#### THE EXERCISE
Exactly the lines from the one containing "const fitnessBand = new THREE.Group();" through the one containing "obj.matrix_world = world" must be returned; include both ends and nothing else.

______________________________

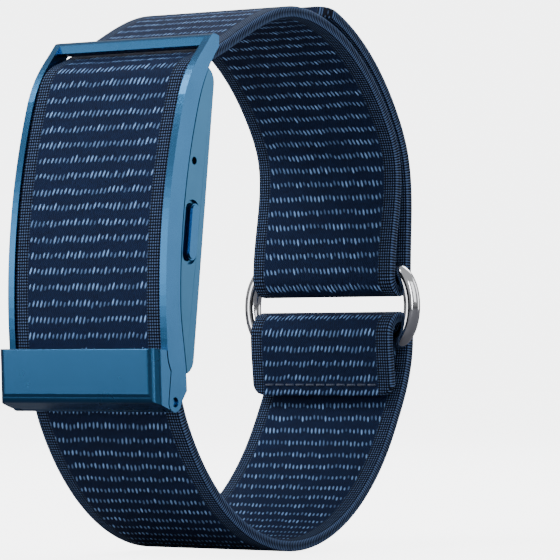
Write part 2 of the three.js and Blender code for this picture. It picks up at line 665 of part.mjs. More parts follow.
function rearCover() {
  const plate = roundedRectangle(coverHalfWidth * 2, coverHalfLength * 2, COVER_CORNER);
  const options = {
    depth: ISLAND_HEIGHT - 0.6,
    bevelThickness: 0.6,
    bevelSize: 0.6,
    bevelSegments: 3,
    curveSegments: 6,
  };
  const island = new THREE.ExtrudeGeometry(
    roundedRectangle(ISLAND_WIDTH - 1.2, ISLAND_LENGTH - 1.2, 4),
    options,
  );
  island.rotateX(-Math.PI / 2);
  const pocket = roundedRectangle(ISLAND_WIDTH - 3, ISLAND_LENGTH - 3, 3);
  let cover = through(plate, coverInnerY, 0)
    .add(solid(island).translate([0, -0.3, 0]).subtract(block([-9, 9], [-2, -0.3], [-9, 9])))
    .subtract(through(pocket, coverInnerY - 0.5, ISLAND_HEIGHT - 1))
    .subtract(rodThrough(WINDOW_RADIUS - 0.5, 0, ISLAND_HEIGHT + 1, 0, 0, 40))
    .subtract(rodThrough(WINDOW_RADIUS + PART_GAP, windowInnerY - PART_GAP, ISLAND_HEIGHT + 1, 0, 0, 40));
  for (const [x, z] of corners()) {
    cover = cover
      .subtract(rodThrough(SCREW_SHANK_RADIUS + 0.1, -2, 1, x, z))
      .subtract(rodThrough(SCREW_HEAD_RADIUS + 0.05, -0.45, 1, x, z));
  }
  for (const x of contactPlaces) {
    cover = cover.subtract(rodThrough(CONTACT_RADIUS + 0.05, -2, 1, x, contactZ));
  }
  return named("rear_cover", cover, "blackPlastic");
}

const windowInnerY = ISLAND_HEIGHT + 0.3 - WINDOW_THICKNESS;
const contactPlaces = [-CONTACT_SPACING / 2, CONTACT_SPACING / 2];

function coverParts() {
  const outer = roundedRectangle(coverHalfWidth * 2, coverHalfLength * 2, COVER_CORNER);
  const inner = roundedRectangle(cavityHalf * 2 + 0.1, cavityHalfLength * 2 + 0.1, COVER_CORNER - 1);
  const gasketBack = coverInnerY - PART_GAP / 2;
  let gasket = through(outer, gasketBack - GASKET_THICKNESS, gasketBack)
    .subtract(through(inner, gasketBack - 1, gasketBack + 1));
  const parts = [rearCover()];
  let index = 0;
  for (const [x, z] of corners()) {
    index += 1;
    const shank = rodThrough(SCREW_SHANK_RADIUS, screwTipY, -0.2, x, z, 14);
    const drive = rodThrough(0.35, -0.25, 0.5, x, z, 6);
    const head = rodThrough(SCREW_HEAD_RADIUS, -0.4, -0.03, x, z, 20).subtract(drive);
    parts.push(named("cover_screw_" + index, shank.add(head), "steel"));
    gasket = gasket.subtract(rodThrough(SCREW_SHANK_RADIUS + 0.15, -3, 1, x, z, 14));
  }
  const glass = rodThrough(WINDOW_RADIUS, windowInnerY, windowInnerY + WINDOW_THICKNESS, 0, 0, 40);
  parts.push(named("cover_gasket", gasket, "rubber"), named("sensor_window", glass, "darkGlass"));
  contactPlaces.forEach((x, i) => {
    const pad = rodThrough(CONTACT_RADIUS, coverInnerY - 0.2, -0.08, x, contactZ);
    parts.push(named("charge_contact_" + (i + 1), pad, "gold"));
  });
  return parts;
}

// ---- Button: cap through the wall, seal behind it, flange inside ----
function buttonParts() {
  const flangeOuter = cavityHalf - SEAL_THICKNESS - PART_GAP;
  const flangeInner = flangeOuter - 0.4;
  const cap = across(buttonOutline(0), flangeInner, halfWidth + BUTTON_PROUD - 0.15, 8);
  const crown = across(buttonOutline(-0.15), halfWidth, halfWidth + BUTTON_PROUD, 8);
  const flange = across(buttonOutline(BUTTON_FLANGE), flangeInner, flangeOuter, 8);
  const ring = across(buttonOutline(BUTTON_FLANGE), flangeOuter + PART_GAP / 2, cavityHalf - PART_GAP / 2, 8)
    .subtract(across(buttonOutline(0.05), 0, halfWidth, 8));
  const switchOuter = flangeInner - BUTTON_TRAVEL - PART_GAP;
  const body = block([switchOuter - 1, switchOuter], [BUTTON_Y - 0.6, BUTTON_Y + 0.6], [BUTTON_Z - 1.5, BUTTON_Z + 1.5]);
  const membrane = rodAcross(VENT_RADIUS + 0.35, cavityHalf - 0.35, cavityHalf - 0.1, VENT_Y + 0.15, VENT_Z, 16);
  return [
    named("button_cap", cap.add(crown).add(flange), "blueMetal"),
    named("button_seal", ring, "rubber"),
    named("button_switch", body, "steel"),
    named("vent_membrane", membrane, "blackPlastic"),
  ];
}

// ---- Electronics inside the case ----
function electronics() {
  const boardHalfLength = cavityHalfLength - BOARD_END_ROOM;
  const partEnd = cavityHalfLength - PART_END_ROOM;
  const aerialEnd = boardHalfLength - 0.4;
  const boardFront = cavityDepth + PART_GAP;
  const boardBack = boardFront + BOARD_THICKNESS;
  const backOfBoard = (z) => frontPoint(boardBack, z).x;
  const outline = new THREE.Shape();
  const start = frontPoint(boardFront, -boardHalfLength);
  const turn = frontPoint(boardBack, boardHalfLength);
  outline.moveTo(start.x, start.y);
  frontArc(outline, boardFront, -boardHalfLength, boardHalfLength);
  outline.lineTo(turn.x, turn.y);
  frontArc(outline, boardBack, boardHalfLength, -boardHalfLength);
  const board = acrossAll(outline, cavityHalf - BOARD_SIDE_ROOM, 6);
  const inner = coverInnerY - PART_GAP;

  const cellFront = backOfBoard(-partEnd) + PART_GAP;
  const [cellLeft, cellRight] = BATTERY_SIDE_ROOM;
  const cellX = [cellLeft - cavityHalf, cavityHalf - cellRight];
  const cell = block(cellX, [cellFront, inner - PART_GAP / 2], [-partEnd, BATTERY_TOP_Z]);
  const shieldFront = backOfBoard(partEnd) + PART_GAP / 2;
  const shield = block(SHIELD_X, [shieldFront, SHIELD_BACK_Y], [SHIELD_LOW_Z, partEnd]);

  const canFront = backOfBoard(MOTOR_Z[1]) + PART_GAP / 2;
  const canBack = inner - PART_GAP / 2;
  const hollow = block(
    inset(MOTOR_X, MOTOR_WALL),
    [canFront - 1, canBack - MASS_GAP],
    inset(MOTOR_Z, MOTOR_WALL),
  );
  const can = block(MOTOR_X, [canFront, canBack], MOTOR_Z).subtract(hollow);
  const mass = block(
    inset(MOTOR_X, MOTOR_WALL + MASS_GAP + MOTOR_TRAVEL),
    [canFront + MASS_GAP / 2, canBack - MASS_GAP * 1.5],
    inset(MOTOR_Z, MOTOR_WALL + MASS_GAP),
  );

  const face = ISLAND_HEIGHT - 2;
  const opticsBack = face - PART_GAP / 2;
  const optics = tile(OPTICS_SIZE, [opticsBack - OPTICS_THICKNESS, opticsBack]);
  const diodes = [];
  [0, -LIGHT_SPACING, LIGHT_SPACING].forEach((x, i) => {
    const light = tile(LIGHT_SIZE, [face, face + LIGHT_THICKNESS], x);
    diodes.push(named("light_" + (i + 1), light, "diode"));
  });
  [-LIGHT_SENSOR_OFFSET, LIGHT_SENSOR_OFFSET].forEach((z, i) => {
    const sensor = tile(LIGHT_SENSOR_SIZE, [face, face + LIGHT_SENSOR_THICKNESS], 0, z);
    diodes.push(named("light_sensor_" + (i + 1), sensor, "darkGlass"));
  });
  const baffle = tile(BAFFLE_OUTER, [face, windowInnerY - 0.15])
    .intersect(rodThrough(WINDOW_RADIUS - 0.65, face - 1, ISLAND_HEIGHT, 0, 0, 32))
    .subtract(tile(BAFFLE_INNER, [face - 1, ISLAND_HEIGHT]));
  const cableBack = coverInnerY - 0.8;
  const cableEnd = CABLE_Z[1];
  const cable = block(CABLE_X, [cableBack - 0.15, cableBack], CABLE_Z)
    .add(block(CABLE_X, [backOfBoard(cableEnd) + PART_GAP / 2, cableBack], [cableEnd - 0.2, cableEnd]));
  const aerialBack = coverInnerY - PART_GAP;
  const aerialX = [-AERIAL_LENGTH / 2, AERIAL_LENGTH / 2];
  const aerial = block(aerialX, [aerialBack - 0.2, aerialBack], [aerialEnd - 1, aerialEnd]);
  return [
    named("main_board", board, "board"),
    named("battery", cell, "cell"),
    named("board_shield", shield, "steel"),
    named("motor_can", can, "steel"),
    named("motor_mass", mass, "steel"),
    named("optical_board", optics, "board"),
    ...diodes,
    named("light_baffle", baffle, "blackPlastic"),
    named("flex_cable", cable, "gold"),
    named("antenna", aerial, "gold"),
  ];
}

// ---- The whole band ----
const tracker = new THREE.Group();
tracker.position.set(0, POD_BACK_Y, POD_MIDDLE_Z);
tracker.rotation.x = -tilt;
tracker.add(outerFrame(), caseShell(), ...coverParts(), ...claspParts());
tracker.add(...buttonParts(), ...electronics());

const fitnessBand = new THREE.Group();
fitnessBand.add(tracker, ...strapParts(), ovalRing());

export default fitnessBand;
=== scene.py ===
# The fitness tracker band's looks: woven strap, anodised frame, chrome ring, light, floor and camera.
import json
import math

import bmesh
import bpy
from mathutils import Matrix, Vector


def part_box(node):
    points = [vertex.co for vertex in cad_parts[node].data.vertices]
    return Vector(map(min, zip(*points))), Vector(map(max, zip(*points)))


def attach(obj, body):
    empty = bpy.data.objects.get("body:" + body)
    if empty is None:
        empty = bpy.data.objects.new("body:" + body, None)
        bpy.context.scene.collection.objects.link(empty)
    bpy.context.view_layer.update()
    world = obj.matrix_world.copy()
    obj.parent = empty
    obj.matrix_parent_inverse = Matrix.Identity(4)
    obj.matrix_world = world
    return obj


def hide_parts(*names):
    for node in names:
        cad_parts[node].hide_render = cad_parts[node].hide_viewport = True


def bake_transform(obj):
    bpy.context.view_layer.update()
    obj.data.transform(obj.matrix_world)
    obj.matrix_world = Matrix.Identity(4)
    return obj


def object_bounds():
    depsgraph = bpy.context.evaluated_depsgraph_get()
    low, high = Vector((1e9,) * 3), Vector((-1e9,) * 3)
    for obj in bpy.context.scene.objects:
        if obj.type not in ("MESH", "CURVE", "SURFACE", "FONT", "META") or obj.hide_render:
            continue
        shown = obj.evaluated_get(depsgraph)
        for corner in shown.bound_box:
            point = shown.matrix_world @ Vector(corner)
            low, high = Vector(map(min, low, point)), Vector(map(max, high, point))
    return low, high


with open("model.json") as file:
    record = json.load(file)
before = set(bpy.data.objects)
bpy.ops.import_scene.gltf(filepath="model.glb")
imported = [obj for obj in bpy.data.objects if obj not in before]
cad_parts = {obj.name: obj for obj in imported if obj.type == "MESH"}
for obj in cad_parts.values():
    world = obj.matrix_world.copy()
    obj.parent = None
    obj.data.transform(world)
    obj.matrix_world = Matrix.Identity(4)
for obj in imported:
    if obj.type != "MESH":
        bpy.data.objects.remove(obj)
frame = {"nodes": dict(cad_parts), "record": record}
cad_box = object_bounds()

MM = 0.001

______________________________

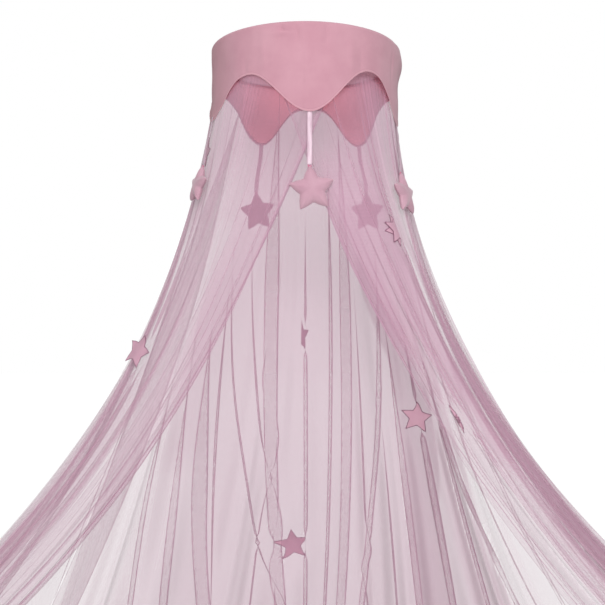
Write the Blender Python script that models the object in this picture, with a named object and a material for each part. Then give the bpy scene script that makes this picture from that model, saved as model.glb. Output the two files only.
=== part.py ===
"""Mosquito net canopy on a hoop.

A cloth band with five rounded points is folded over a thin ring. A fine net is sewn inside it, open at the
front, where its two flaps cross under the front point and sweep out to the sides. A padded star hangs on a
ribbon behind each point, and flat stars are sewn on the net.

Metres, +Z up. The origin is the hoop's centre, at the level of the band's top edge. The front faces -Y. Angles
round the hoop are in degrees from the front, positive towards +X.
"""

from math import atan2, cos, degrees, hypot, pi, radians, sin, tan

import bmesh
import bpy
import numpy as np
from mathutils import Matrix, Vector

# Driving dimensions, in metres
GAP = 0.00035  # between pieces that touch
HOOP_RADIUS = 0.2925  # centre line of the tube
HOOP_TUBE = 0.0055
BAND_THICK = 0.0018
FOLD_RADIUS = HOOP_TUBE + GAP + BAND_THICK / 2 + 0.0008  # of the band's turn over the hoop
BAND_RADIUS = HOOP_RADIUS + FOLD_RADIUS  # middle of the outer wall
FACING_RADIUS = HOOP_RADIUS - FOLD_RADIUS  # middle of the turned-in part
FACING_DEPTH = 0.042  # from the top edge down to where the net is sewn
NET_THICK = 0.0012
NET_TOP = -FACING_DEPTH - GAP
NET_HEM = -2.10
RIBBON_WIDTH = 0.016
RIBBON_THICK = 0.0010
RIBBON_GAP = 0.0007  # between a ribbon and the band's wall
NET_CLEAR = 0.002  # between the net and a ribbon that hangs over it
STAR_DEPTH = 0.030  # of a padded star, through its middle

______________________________

#### OUTPUT BELOW
const fitnessBand = new THREE.Group();
fitnessBand.add(tracker, ...strapParts(), ovalRing());

export default fitnessBand;
=== scene.py ===
# The fitness tracker band's looks: woven strap, anodised frame, chrome ring, light, floor and camera.
import json
import math

import bmesh
import bpy
from mathutils import Matrix, Vector


def part_box(node):
    points = [vertex.co for vertex in cad_parts[node].data.vertices]
    return Vector(map(min, zip(*points))), Vector(map(max, zip(*points)))


def attach(obj, body):
    empty = bpy.data.objects.get("body:" + body)
    if empty is None:
        empty = bpy.data.objects.new("body:" + body, None)
        bpy.context.scene.collection.objects.link(empty)
    bpy.context.view_layer.update()
    world = obj.matrix_world.copy()
    obj.parent = empty
    obj.matrix_parent_inverse = Matrix.Identity(4)
    obj.matrix_world = world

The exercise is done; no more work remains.